Natürlich kaufen auch Männer ein. Apropos: Wenn die früher nach der Größe der Brust der Frauen gefragt wurden, die sie beschenken wollten, formten fast alle hilflos ihre Hände zu Körben. „Jetzt sind sie cleverer“, lacht Heidi Kirchner, „jetzt fotografieren sie die Größe am alten BH ab.“
Martin Raussau von "Waltraud und Mariechen" Stammkunde bei "Schlüpfer-Heidi"
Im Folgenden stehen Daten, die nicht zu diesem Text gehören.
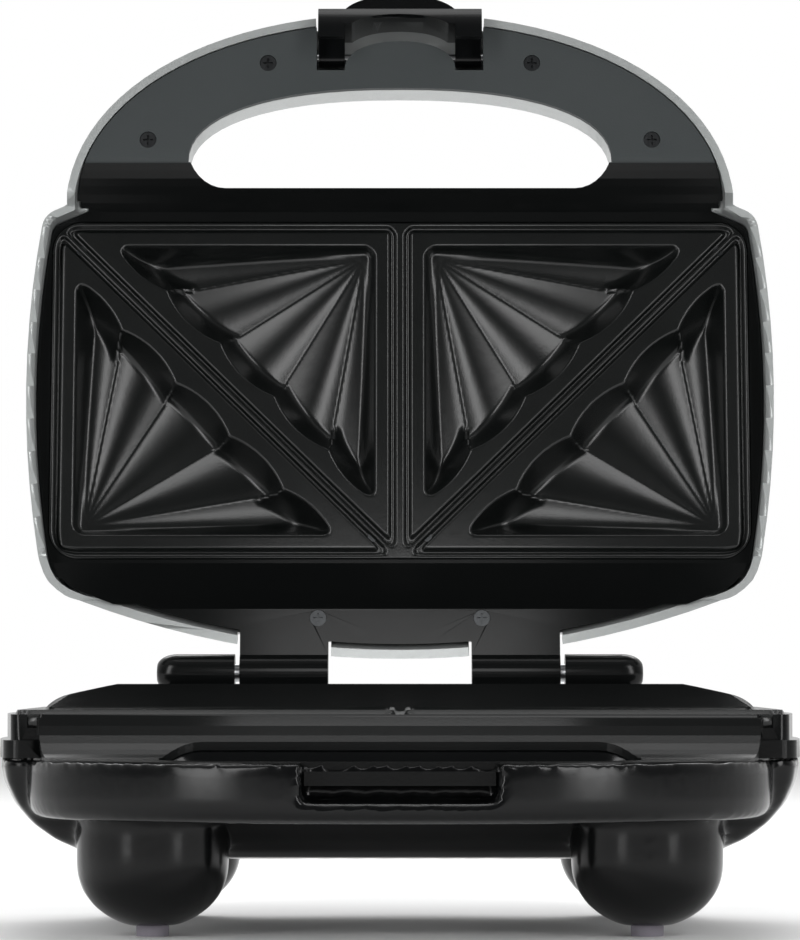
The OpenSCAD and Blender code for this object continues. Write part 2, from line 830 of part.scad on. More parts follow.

Im Laden bleibt auch, wenn Frauen gestehen, dass sie ein wirklich erotisches Stück für den geheimen Lover suchen. Oder auch, wenn Männer für sich selbst einkaufen, weil sie sich in Damenwäsche schön finden. „Natürlich gibt es die. Nur findet dann hier keine Anprobe statt“, zu irritierend wäre es für die meisten Kundinnen, wenn aus der Kabine plötzlich ein Mann käme. Ein Mann aber kauft regelmäßig und voller Freude bei ihr ein: Martin Rassau, die „Waltraud“ im Duo mit Volker Heißmann, der das „Mariechen“ mimt. „Der sagt immer, dass er jetzt zu ,seiner Schlüpfer-Heidi‘ einkaufen geht, wenn er für seine Kostüme was Gutes und Hochwertiges für untendrunter braucht“, kichert Heidi Kirchner.
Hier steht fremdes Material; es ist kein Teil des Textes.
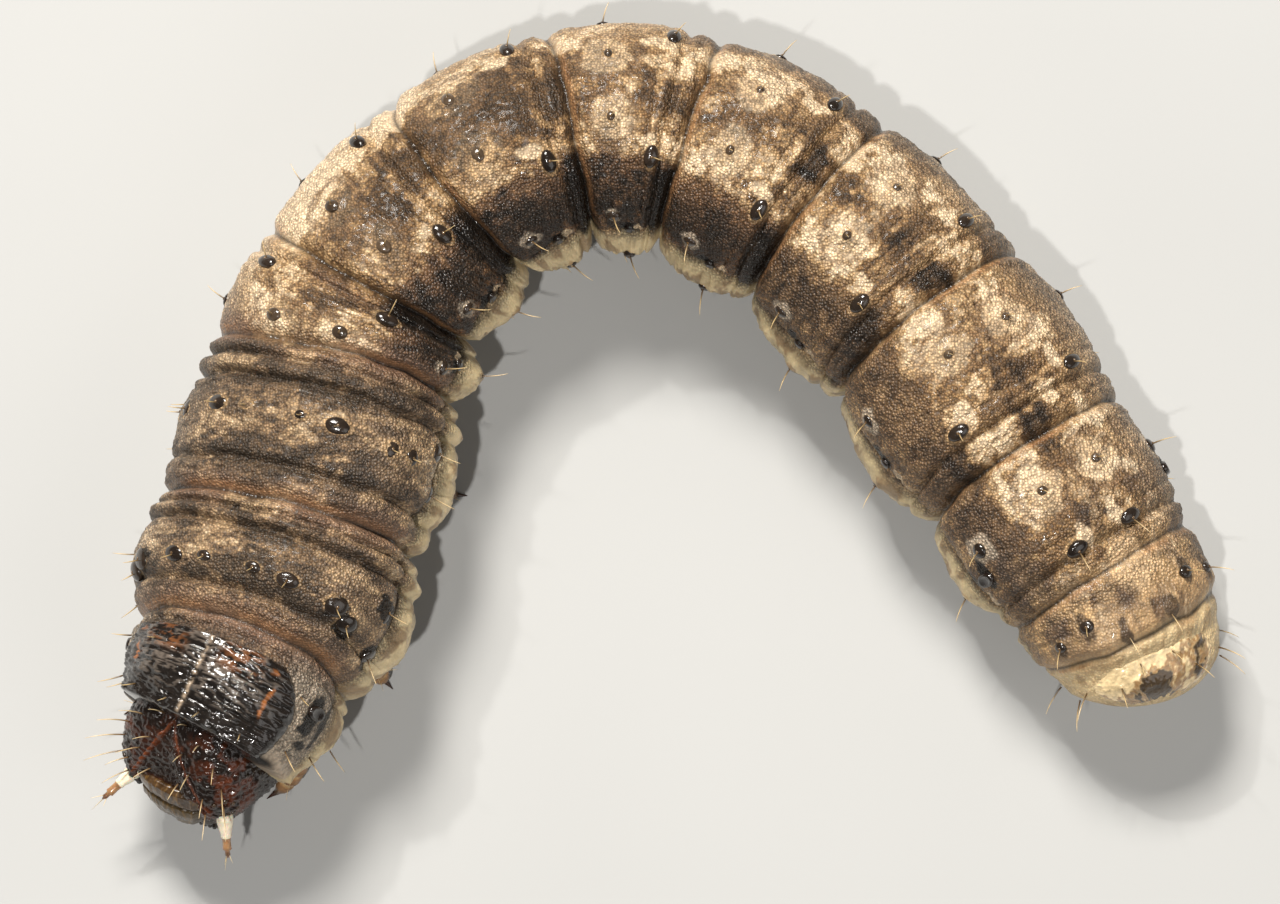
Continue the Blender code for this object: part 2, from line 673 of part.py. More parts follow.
def maxillae():
    """The lower mouthparts: one rounded base with two feelers and the spinning tube."""
    base = blob("maxillae_labium", MAXILLA_CENTRE, MAXILLA_SIZE, "red_shell")
    face, left, crown = head_axes()
    pieces = []
    for y, reach, radius in ((-0.5, PALP_REACH, 0.2), (0.5, PALP_REACH, 0.2), (0.0, 0.45, 0.16)):
        root = face_point(MAXILLA_CENTRE[0] + 0.05, y, MAXILLA_CENTRE[2])
        way = face * 0.35 - crown + left * y * 0.3
        pieces.append(straight_tube("palp", root, way, reach,
                                    ((0, radius), (0.6, radius * 0.8), (1, radius * 0.4)), 7, "red_shell"))
    join_pieces(base, pieces)


def antennae():
    face, left, crown = head_axes()
    for side, sign in (("left", 1), ("right", -1)):
        x, y, z = ANTENNA_WAY[side]
        way = face * x + left * sign * y + crown * z
        way = way / np.linalg.norm(way)
        x, y, z = ANTENNA_ROOT[side]
        root = face_point(x, sign * y, z) + way * GAP
        straight_tube(f"antenna_{side}", root, way, ANTENNA_LENGTH, ANTENNA_RINGS, ANTENNA_SIDES, "pale_skin")


# Limbs

def bend(start, out, end, share):
    """Point on the curve that leaves start along out and comes down on end."""
    corner = start + out
    return (1 - share) ** 2 * start + 2 * share * (1 - share) * corner + share ** 2 * end


def limb(name, start, out, end, radii, kind):
    """A bent, tapered limb whose last ring is a small flat on the floor."""
    rings = []
    count = len(radii)
    for number, radius in enumerate(radii):
        share = number / (count - 1)
        middle = bend(start, out, end, share)
        ahead = bend(start, out, end, min(share + 0.02, 1)) - bend(start, out, end, max(share - 0.02, 0))
        if number == 0:
            ahead = out
        if number == count - 1:
            ahead = np.array((0.0, 0.0, -1.0))
        ahead = ahead / np.linalg.norm(ahead)
        first = np.cross(ahead, (cos(radians(START_HEADING)), sin(radians(START_HEADING)), 0.3))
        first = first / np.linalg.norm(first)
        second = np.cross(ahead, first)
        turns = 2 * pi * np.arange(LIMB_SIDES) / LIMB_SIDES
        rings.append([middle + radius * (first * cos(turn) + second * sin(turn)) for turn in turns])
    points, faces = close_rings(rings)
    return add_object(name, points, faces, kind)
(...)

Wie viele Brüste sie im Laufe ihres Lebens gesehen hat, kann sie beim besten Willen nicht sagen. Und keine Frau hat sich wegen dieser Blicke beschwert – im Gegenteil. Denn dank ihres kritischen, fachkundigen und immer auch ein wenig mütterlichen Blicks gehen Frauen mit einem guten Gefühl aus ihrem Geschäft.
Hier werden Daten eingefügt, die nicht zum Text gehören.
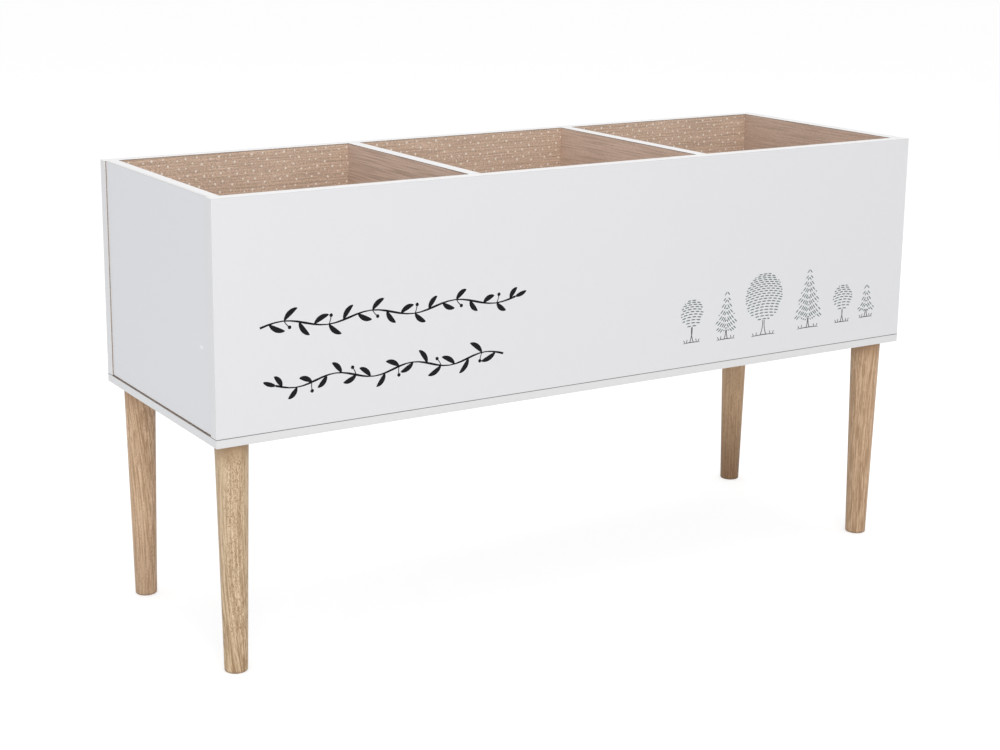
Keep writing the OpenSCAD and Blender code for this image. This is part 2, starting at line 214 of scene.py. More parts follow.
# The grain of a leg: dark and pale shades of its tone. It leans to the right as the photograph shows it,
# and wanders a little. The year rings lie round the pith, and the early wood of each opens and closes
# at these shares of the ring's width
LEG_DARK = (0.54, 0.46, 0.38)
LEG_PALE = (1.16, 1.18, 1.22)
LEAN_WAY = (0.87, -0.49)
GRAIN_WANDER = 5.0 * MM
RING_WIDTH = 3.2 * MM
RING_WANDER = 9.0 * MM
RING_OPENS = (0.0, 0.12)
RING_CLOSES = (0.60, 0.20)
LEG_WANDERS = ((30.0, 30.0, 9.0), 2.0, 0.5, 0.3)
LEG_CLOUDS = ((26.0, 26.0, 9.0), 2.0, 0.5)
LEG_STREAKS = ((400.0, 400.0, 10.0), 3.0, 0.65, 0.2)
LEG_LINES = ((640.0, 640.0, 17.0), 2.0, 0.6, 0.2)
LEG_PORES_ACROSS = 800.0
LEG_PORES_CHARACTER = (2.0, 0.6, 0.3)
LEG_CLOUD_BAND = (0.3, 0.7, 0.16)
LEG_EARLY_BAND = (0.0, 1.0, 0.28)
LEG_STREAK_DARK = (0.51, 0.62, 0.66)
LEG_STREAK_PALE = (0.49, 0.38, 0.62)
LEG_LINE_BAND = (0.54, 0.59, 0.66)
LEG_PORE_BAND = (0.54, 0.62, 1.0)
LEG_PORE_SHARE = 0.40
EARLY_PORE_SHARE = 0.30
LEG_PORE_HEIGHT = -1.0
LEG_STREAK_HEIGHT = -0.3

# Ray flecks: winding lines on the faces that lie across the line to the pith. They come up as a face
# turns away from that line, between these cosines, and end above the foot
RAY_LINES = ((330.0, 330.0, 150.0), 1.0, 0.5, 1.1)
RAY_FACES = (0.88, 0.30)
RAY_DARK = (0.042, 0.017, 1.0)
RAY_PALE = (0.050, 0.120, 0.22)
RAY_FOOT = 30.0 * MM

# Painted shade on a leg: towards its foot, round the foot's rim, and close under the base, as the base's
# shadow
FOOT_SHADE_TOP = 0.14
FOOT_RIM = 4.5 * MM
FOOT_RIM_SHADE_SHARE = 0.60
FOOT_RIM_SHADE = (0.5, 0.5, 0.5)
CONTACT_SHADE_DEPTH = 30.0 * MM
CONTACT_SHADE_SHARE = 0.85

# Metal fittings: the colours, roughness and streaks of their skin. The roughness swings with the streaks,
# over this range of their pattern
ZINC = (0.620, 0.630, 0.650)
ZINC_DARK = (0.440, 0.450, 0.470)
DIE_CAST = (0.500, 0.505, 0.515)
ZINC_ROUGHNESS = 0.34
DIE_CAST_ROUGHNESS = 0.48
ZINC_STREAKS = ((300.0, 300.0, 300.0), 3.0, 0.6)
DIE_CAST_STREAKS = ((300.0, 300.0, 120.0), 3.0, 0.6)
METAL_BAND = (0.35, 0.65, 1.0)
METAL_GRIT = ((2500.0, 2500.0, 2500.0), 2.0)
METAL_RELIEF = 0.02 * MM
ROUGHNESS_SWING = 0.08
ROUGHNESS_RANGE = (0.3, 0.7)

# Beech dowels, which lie along Y
BEECH = (0.620, 0.420, 0.270)
BEECH_DARK = (0.480, 0.300, 0.180)
BEECH_FLECKS = ((900.0, 160.0, 900.0), 2.0, 0.6)
BEECH_STRIPES = ((200.0, 12.0, 200.0), 3.0, 0.5)
BEECH_STRIPE_BAND = (0.35, 0.65, 0.5)
BEECH_FLECK_BAND = (0.58, 0.68, 0.6)
BEECH_ROUGHNESS = 0.6
BEECH_RELIEF = 0.04 * MM

# Ink of the prints on the front board, which covers a little unevenly
INK_BLACK = (0.005, 0.005, 0.006)
INK_LINE = (0.020, 0.021, 0.022)
INK_GREY = (0.135, 0.175, 0.167)
INK_WORN = (1.5, 1.5, 1.5)
INK_COVER = ((900.0, 900.0, 900.0), 2.0, 0.6)
INK_WORN_BAND = (0.45, 0.75, 0.6)
INK_ROUGHNESS = 0.6
INK_GLOSS = 0.15
FRONT_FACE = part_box("front_panel")[0].y
PRINT_RISE = 0.05 * MM
PRINT_ROOT = 0.02 * MM

# From here on the sizes of the prints are in millimetres, and angles in degrees. The leafy branches:
# each one's start, its length, 1 where it grows to the right and -1 to the left, its waves and its leaves
BRANCHES = (
    ((-446.0, 403.0), 330.0, 1, 3, 18),
    ((-132.0, 336.0), 296.0, -1, 3, 16),
)
WAVE_STEPS = 12
STEM_SWING = 5.0
STEM_WIDTH = 1.4
STEM_KNOT = 1.2
STEM_KNOT_STEPS = 6
LEAF_START = 0.6
LEAF_ANGLE = 62.0
LEAF_BEND = 46.0
LEAF_LENGTH = 22.0
LEAF_LENGTH_LOSS = 6.0
LEAF_WIDTH = 6.2
LEAF_END = 0.5
TIP_LENGTH = 16.0
TIP_BEND = 12.0
TIP_WIDTH = 5.2
TIP_END = 1.0
BRUSH_POWER = 0.7
BERRY_EVERY = 3
BERRY_SIZE = 4.4
BERRY_END = 0.9
STALK_LENGTH = 8.0
STALK_BEND = 20.0
STALK_WIDTH = 1.1

# The little wood: round trees as (centre, ground, crown's height, its radius, half the trunk's width),
# and firs as (centre, ground, crown's foot, top, half the crown's width)
ROUND_TREES = ((148, 315, 352, 18.0, 1.6), (264, 311, 361, 31.0, 2.6), (398, 313, 346, 17.0, 1.5))
FIR_TREES = ((203, 313, 322, 374, 19.0), (339, 312, 322, 389, 25.0), (440, 315, 322, 358, 14.0))
FIR_TRUNK_HALF = 1.5
OUTLINE_WIDTH = 1.0
OUTLINE_END = 0.4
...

Am 31. Dezember wird Heidi Kirchner, die Institution für Intimes, zum letzten Mal ihr Geschäft öffnen. Bis dahin möchte sie es ausverkauft haben. Viele edle Teile sind schon jetzt teilweise um 50 Prozent reduziert. Warum lief in den letzten Jahren das Fachgeschäft nicht mehr? Sie zuckt resigniert die Schultern. „Damit Fachgeschäfte laufen, müssen Kunden dort auch einkaufen“ – so einfach ist die Rechnung, die in Zeiten des Online-Handels aufgemacht wurde. Die Verlierer sind, einmal mehr, die kleinen Fachgeschäfte.
Nach ausführlicher Beratung ins Netz
„Ja, es gibt auch Frauen, die beraten wir sehr lange. Und die sagen uns dann tatsächlich, dass sie sich den BH jetzt im Internet bestellen“, sagt Kerstin Fehr. Das könnte man Beratungsdiebstahl nennen. Was sie sehr versöhnt: „Wenn ich mit Handschlag verabschiedet werde und sich die Kundin für die gute Beratung bedankt. Das macht mich dann auch glücklich“, sag sie lächelnd.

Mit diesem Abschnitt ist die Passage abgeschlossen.